THE INPUT ::

▬▬▬

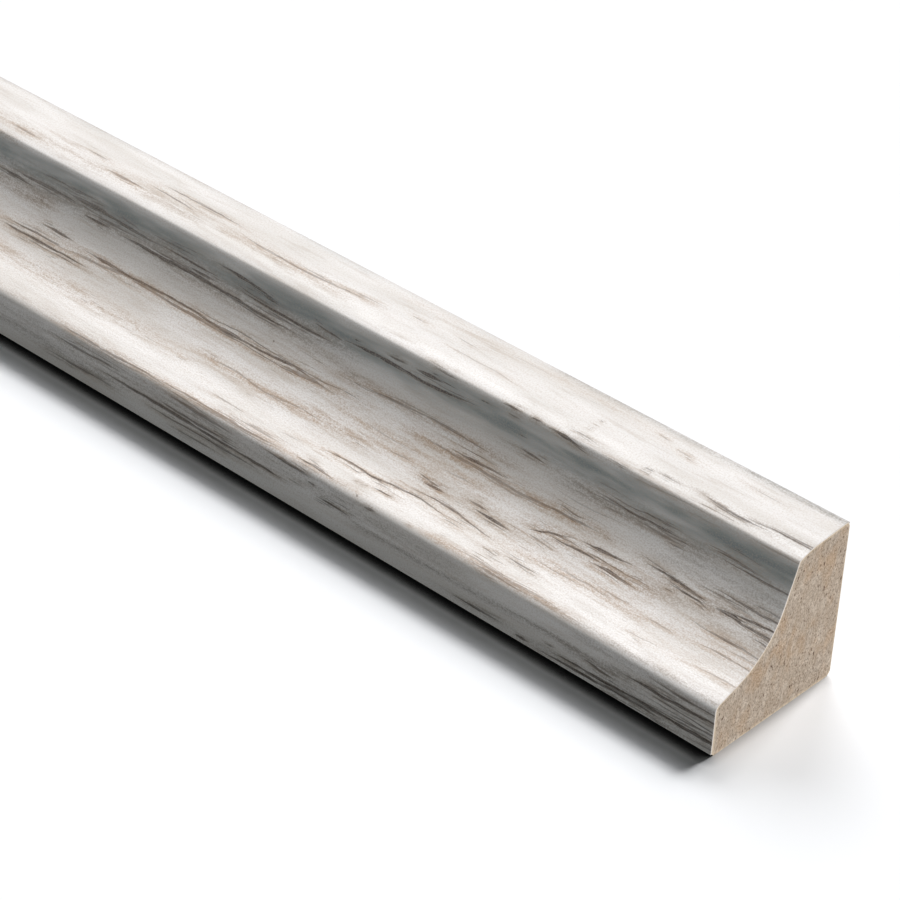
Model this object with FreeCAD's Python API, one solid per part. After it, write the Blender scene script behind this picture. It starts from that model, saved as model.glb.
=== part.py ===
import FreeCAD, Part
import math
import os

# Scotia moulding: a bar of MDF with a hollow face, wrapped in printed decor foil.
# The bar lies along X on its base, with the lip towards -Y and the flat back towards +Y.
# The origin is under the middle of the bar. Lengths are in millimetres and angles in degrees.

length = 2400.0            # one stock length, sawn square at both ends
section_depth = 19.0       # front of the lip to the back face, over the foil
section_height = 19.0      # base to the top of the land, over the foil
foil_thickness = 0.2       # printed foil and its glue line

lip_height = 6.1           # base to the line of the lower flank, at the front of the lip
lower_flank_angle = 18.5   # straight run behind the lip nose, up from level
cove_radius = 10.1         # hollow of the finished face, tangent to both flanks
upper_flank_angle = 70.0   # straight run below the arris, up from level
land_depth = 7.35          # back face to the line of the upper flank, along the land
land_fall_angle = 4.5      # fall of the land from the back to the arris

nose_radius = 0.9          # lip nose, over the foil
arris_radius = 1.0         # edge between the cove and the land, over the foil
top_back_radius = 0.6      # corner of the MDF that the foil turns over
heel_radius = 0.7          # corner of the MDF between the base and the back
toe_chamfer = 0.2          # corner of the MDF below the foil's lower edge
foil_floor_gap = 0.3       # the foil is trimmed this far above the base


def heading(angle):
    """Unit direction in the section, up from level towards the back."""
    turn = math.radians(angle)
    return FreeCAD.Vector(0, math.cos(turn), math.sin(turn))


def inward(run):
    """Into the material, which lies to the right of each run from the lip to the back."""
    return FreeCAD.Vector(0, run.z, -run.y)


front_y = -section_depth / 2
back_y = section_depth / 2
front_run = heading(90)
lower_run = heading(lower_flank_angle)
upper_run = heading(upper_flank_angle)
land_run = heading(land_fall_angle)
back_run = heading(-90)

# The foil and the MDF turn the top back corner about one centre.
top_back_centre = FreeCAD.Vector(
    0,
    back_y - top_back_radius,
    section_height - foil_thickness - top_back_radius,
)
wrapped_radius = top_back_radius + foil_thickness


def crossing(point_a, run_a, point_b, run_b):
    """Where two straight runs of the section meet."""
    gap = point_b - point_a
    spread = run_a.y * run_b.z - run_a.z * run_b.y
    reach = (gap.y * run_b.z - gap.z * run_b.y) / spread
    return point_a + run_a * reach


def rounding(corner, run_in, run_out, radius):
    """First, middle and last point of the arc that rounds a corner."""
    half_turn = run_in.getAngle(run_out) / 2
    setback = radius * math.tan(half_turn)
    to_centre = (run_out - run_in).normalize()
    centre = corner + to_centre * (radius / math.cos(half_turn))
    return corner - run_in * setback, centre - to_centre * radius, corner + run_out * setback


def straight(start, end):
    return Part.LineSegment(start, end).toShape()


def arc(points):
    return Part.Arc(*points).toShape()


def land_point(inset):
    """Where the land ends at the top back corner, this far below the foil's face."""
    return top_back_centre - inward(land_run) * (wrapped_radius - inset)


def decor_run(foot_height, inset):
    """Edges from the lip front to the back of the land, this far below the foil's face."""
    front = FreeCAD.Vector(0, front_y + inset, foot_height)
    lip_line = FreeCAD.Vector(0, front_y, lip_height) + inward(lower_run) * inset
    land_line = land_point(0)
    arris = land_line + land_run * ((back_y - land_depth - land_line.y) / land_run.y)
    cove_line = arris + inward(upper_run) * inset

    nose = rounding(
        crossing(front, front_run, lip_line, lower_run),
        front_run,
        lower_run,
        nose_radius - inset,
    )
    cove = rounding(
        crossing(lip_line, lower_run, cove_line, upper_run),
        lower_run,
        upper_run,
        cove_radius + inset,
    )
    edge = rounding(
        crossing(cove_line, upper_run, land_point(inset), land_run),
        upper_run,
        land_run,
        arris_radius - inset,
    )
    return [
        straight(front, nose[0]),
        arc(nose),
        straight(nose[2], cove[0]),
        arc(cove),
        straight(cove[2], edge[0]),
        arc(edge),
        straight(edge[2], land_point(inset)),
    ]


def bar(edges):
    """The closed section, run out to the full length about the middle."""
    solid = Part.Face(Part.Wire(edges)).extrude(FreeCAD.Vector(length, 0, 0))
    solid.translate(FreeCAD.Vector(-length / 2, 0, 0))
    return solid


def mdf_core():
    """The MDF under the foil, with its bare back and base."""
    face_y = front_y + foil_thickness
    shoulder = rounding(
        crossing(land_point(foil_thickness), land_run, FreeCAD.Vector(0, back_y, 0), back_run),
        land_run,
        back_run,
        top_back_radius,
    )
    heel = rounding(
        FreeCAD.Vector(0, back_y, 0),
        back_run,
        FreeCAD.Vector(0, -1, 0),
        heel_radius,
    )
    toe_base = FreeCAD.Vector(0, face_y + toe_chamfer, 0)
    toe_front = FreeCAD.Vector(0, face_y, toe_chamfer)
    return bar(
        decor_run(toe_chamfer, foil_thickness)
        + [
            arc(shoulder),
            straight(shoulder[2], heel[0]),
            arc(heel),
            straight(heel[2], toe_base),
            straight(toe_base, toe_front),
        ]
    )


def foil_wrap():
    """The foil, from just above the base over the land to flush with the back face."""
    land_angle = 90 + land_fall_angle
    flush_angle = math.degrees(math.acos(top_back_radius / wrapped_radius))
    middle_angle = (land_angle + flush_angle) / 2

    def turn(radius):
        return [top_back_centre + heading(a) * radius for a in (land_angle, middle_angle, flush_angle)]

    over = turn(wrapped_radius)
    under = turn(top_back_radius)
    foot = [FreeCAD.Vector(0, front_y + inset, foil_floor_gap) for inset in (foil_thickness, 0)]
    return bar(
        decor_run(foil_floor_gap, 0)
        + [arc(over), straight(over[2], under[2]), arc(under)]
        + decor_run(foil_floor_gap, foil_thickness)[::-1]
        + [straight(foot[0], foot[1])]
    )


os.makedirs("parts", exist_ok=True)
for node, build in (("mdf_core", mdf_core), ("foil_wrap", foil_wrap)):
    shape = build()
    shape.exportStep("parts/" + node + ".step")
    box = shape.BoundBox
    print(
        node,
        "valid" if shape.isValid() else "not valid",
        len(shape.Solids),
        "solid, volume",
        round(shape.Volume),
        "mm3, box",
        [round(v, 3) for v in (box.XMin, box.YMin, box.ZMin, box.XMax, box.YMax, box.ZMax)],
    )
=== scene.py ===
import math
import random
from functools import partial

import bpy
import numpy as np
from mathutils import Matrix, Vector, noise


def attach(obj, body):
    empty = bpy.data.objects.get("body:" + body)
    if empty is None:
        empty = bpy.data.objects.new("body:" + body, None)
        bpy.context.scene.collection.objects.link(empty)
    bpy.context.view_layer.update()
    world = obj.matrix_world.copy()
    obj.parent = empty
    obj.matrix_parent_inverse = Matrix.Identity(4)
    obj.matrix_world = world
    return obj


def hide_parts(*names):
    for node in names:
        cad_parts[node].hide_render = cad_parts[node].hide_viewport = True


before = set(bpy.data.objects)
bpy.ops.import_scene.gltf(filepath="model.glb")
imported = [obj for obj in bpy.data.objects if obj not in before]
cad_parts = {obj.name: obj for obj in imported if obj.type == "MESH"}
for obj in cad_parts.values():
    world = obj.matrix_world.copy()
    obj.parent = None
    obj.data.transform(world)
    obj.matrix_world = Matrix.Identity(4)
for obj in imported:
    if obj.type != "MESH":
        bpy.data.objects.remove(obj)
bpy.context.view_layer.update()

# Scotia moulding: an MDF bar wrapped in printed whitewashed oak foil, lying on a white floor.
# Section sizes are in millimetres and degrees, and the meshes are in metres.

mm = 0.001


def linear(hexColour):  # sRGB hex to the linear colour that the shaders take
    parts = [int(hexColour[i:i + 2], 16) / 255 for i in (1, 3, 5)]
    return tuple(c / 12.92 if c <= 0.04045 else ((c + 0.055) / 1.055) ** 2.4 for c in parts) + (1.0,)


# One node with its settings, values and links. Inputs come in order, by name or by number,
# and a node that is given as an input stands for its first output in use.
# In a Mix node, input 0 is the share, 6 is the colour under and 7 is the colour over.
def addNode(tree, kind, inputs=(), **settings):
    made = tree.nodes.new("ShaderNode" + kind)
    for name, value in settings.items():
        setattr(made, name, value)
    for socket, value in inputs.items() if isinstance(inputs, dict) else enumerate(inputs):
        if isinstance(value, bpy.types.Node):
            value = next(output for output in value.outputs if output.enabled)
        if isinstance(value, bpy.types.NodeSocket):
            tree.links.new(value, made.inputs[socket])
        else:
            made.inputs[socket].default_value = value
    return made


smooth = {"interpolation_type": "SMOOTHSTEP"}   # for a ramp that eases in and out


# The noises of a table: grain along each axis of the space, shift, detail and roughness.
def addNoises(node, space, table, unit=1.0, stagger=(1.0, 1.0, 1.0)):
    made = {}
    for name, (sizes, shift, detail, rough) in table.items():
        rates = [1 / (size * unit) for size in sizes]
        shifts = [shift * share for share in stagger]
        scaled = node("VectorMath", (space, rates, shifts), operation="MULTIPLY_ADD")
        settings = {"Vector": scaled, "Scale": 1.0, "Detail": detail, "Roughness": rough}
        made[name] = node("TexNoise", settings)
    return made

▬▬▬

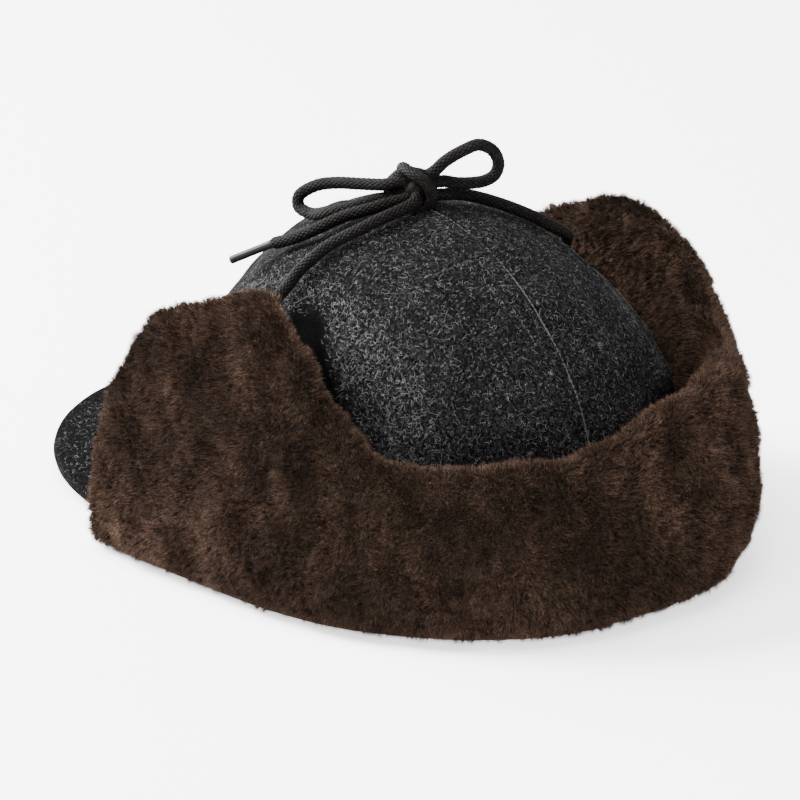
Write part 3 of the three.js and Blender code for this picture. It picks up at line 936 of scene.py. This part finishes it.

▬▬▬

Exactly repeat the lines from the line with "for node, build" to the line with "bpy.context.scene.collection.objects.link(empty)", including both, and output nothing else.

COMPLETED EXERCISE ::
for node, build in (("mdf_core", mdf_core), ("foil_wrap", foil_wrap)):
    shape = build()
    shape.exportStep("parts/" + node + ".step")
    box = shape.BoundBox
    print(
        node,
        "valid" if shape.isValid() else "not valid",
        len(shape.Solids),
        "solid, volume",
        round(shape.Volume),
        "mm3, box",
        [round(v, 3) for v in (box.XMin, box.YMin, box.ZMin, box.XMax, box.YMax, box.ZMax)],
    )
=== scene.py ===
import math
import random
from functools import partial

import bpy
import numpy as np
from mathutils import Matrix, Vector, noise


def attach(obj, body):
    empty = bpy.data.objects.get("body:" + body)
    if empty is None:
        empty = bpy.data.objects.new("body:" + body, None)
        bpy.context.scene.collection.objects.link(empty)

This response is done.